Harvest 2022 in the Department of Viticulture and Enology LEED Platinum Teaching and Research Winery

Harvest pictures

Every harvest comes with unique opportunities and challenges. This year we were happy that we were not affected by wildfires, and there was minimal impact from the pandemic. On the other hand, one of the main challenges was the heat wave, but we managed and were able to produce interesting wines. 

An essential component to making harvest happen is the team: the wonderful students who learned and worked hard, the investigators and researchers who dedicated their efforts to successfully perform their experiments, friends from the industry, and the supportive and enthusiastic staff. 

For the first time, we made Sauvignon Blanc with grapes from Oakville Station and the UC Davis RMI Vineyard (RMI), and Pinot Blanc (also from the RMI vineyard). In addition, we are very excited that World Varietals went to the next level producing Trousseau Port, and Xarel.lo. sparkling wine. We implemented for the first time a yeast culture for Sparkling wine for VEN124L and our Xarel.lo.  We are aging Cabernet Sauvignon from Oakville Station in barrels donated by Oak Solutions, and we experimented with three different tannins. If you think that was not enough, we also made orange wine with Chardonnay grapes, which has nothing to do with actual oranges. It is a white wine fermented on skins and is currently aging in oak barrels. 

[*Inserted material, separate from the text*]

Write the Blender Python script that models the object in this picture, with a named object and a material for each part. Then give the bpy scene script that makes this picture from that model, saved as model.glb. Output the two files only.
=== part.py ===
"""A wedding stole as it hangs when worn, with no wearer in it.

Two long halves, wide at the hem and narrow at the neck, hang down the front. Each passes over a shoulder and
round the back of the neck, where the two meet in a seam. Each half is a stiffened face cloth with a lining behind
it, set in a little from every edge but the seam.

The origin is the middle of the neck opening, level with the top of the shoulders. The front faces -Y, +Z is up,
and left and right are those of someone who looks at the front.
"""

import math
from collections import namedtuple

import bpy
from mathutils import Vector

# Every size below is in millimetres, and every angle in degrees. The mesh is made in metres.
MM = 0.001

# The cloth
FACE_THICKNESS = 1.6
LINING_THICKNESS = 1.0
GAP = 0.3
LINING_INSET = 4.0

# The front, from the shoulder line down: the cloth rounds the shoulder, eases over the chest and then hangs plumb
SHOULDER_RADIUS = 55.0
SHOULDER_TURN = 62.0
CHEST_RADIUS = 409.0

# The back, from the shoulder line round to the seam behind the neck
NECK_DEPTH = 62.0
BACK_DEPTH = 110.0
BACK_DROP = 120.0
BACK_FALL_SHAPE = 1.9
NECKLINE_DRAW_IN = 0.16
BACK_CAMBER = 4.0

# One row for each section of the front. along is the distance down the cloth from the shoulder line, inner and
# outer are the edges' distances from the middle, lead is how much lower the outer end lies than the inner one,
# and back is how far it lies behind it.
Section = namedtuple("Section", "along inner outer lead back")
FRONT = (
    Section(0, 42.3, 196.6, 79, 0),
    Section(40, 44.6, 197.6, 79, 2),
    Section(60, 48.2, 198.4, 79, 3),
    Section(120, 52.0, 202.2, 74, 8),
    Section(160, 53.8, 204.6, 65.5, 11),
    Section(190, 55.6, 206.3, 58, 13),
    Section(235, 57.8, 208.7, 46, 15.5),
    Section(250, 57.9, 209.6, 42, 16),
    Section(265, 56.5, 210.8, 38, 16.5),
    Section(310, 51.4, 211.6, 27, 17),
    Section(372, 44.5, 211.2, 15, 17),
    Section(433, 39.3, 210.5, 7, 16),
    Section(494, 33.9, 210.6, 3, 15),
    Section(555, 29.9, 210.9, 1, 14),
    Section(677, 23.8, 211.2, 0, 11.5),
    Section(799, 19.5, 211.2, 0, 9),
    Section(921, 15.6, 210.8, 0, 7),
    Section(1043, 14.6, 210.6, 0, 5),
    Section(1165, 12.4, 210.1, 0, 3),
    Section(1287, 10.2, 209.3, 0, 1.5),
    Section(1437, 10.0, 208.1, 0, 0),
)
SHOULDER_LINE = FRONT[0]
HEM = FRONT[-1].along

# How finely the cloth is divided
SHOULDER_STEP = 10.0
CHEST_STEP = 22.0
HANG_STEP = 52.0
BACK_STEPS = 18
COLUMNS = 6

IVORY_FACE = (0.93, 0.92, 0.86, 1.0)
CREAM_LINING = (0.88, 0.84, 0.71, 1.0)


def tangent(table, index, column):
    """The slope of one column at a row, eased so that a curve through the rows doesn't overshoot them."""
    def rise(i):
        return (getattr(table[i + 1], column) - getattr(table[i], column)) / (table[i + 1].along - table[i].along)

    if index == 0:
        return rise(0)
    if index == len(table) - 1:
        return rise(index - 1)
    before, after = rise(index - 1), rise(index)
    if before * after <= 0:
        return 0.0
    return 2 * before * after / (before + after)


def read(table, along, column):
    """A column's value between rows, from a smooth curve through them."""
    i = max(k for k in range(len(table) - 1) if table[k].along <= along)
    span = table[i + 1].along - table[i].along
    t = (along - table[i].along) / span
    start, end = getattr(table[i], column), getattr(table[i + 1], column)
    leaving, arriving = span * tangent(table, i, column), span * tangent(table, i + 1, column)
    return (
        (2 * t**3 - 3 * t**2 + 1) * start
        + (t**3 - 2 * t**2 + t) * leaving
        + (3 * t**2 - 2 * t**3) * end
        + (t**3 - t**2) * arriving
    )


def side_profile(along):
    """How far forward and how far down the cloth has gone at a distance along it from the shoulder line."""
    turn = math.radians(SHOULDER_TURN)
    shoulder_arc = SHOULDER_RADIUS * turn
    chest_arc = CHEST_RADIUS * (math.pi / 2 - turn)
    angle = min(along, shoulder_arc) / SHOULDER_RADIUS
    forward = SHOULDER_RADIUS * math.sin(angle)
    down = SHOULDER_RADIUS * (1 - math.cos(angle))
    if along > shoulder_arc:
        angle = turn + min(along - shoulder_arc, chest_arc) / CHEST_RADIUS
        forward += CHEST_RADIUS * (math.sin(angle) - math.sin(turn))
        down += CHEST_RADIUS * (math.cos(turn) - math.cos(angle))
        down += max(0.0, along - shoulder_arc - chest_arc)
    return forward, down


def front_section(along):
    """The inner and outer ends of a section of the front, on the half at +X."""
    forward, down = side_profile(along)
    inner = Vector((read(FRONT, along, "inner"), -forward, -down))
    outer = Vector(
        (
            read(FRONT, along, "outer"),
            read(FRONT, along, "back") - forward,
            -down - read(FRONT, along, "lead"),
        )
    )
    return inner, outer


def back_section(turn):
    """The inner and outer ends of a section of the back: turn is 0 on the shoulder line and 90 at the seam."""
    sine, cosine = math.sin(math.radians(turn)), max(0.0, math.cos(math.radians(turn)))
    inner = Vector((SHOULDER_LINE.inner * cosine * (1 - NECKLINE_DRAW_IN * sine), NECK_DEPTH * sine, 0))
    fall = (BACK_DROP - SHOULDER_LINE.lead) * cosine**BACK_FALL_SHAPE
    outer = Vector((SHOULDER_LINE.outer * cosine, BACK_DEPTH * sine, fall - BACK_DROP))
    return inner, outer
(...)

We were privileged to collaborate with Dr. Anita Oberholster, Dr. Ron Runnebaum, Dr. Hildegarde Heymann, Dr. Andre Knoesen, Dr. David Block, and Dr. Roger Boulton. We are thankful for Dr. Bob Coleman from Treasury Wine Estates (TWE), who supported us with special equipment we need at the winery. We are also thankful to James Nelson, Ph.D. candidate, who supports our electrical engineers as well as the database to follow fermentation from any phone. He helped to incorporate Roger Boulton’s fermentation model and helped with the redox potential electrodes.  

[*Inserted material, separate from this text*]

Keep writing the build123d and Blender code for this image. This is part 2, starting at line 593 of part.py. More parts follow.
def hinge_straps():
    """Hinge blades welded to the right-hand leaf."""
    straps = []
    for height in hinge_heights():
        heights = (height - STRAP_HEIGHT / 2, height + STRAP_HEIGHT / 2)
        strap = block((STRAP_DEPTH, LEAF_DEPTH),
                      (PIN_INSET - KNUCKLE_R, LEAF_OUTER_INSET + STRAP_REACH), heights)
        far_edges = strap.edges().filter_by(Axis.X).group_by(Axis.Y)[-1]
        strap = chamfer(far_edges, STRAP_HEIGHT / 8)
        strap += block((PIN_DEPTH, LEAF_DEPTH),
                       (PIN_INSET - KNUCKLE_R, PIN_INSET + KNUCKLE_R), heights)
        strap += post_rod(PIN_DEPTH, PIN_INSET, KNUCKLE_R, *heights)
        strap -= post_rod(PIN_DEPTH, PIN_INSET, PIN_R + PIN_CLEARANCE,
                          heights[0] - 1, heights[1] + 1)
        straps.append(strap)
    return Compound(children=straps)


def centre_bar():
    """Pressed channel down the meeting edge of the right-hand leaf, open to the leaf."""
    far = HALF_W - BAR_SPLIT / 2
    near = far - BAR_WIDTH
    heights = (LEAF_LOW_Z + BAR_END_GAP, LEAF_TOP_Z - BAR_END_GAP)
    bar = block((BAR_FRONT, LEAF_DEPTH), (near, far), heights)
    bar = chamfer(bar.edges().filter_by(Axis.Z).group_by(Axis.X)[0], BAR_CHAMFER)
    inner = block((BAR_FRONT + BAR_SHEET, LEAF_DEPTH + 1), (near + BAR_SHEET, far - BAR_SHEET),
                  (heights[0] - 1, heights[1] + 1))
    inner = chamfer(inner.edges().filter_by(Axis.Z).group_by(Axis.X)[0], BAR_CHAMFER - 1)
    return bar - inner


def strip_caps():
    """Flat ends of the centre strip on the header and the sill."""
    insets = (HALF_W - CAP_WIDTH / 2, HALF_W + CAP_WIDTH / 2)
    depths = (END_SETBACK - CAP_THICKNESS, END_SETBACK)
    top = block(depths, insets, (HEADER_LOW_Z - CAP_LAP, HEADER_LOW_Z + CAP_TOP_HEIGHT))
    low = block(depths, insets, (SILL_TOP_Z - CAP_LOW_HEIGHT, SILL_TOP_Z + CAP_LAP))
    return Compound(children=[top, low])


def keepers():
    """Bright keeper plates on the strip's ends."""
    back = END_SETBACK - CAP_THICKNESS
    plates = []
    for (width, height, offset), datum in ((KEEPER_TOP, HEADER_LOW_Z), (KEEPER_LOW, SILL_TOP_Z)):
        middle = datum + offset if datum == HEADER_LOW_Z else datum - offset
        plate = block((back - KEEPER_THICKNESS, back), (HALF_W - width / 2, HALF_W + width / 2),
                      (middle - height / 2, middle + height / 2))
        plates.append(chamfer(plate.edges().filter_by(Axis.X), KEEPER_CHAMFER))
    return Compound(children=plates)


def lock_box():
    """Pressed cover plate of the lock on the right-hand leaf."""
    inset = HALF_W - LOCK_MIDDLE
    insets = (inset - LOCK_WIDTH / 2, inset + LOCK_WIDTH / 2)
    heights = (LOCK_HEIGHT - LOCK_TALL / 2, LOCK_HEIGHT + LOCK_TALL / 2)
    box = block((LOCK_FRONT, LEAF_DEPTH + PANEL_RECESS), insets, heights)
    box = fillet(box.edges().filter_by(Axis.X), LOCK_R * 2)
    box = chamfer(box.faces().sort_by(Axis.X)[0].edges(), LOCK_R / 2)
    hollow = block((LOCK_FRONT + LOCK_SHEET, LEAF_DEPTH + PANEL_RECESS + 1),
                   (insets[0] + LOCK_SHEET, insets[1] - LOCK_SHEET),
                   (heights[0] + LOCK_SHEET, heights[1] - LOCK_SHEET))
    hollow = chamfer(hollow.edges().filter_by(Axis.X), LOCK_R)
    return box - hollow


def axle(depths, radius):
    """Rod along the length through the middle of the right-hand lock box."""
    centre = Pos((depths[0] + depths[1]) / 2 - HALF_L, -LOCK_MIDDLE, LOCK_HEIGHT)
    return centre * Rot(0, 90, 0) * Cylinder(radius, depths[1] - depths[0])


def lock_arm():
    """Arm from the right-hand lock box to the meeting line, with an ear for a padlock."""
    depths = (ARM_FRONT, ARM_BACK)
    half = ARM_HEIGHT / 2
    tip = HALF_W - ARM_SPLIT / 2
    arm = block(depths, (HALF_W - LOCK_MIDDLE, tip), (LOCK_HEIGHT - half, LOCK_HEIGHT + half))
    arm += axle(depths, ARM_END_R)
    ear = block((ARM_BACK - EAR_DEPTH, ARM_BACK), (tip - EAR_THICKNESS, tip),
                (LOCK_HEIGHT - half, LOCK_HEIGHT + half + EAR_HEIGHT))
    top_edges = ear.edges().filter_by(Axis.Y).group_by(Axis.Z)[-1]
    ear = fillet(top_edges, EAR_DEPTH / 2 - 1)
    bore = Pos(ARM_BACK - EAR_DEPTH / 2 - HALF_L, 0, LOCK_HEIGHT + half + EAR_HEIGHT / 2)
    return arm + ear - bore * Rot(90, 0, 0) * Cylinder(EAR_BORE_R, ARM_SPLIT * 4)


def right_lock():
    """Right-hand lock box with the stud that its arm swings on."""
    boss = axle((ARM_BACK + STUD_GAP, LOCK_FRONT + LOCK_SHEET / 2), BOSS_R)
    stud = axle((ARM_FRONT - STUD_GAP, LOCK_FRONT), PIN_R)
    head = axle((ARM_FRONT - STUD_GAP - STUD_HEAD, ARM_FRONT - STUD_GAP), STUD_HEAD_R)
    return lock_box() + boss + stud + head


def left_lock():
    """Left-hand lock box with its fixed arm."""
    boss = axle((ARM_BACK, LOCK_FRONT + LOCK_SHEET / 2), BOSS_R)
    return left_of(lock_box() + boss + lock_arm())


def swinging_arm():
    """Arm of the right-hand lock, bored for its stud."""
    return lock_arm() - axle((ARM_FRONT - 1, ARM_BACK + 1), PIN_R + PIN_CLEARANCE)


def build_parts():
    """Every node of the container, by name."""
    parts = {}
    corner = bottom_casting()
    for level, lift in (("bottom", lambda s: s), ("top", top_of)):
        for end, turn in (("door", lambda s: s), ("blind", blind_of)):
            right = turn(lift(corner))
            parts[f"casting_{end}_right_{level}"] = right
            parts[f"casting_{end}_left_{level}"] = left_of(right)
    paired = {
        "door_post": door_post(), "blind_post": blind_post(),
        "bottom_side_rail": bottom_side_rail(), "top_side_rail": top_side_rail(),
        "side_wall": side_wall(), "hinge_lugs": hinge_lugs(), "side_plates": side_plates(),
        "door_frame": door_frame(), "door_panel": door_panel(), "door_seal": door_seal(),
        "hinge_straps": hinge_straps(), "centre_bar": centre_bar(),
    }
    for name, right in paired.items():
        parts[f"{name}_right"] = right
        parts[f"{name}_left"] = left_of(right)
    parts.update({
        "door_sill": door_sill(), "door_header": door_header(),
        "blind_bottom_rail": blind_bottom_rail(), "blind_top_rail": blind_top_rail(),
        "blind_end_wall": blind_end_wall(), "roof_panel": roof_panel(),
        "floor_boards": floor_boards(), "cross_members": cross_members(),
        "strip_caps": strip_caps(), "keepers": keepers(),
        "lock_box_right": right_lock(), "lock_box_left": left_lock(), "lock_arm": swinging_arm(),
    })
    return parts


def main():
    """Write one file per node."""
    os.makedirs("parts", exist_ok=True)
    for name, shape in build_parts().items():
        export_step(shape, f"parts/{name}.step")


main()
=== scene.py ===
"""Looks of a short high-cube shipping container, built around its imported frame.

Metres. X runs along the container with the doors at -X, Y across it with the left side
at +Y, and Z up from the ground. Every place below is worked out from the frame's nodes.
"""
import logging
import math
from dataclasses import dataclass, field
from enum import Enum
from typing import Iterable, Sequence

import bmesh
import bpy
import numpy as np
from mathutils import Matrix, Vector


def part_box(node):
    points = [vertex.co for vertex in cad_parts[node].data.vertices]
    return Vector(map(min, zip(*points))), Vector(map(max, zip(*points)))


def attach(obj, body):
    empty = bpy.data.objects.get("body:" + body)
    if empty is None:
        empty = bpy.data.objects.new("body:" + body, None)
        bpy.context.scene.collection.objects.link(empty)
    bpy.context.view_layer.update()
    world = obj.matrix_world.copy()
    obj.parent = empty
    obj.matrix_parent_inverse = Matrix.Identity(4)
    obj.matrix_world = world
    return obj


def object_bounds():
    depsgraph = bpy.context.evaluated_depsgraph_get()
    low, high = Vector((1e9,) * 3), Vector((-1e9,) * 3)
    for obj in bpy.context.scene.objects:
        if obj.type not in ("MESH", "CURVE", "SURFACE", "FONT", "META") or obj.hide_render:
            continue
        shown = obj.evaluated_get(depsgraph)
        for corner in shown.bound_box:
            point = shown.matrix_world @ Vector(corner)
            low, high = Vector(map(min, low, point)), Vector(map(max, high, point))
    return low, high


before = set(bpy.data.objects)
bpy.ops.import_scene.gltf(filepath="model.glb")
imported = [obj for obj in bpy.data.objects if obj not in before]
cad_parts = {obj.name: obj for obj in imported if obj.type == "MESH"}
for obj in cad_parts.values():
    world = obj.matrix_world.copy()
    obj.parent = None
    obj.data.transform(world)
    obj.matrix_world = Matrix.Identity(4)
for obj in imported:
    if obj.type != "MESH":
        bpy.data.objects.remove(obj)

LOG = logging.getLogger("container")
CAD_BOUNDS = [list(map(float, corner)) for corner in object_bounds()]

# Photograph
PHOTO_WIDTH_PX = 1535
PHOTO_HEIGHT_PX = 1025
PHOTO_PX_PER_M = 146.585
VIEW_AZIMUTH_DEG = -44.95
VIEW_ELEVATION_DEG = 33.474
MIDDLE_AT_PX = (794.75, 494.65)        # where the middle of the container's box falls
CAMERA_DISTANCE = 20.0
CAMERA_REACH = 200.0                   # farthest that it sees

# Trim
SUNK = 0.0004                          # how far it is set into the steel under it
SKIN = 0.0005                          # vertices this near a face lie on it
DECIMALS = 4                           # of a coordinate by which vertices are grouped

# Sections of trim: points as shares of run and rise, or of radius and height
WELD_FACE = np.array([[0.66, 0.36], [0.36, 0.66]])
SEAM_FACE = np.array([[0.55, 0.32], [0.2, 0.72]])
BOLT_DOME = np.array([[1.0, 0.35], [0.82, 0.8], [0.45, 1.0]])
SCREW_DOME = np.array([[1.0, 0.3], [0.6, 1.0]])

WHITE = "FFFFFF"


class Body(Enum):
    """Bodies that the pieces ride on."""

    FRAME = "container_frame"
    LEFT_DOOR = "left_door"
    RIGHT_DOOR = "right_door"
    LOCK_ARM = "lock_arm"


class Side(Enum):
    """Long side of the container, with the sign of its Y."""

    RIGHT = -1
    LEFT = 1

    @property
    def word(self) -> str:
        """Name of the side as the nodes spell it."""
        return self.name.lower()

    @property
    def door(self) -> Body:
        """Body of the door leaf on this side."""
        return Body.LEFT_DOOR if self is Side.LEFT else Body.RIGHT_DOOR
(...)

We harvested 50.75 tons of grapes this year, not including the micro and bucket fermentors. We have a total of 108 lots, and 9,232 gallons from various vintages, in inventory (as shown on the following graphs). The graph on the top refers to the volume in gallons from various harvest years, and the graph on the bottom, shows the number of different lots per vintage as a percentage of the total number of lots currently in inventory. 

Graph 1
Graph 2


Thank you to everyone who contributed to the success of this Harvest!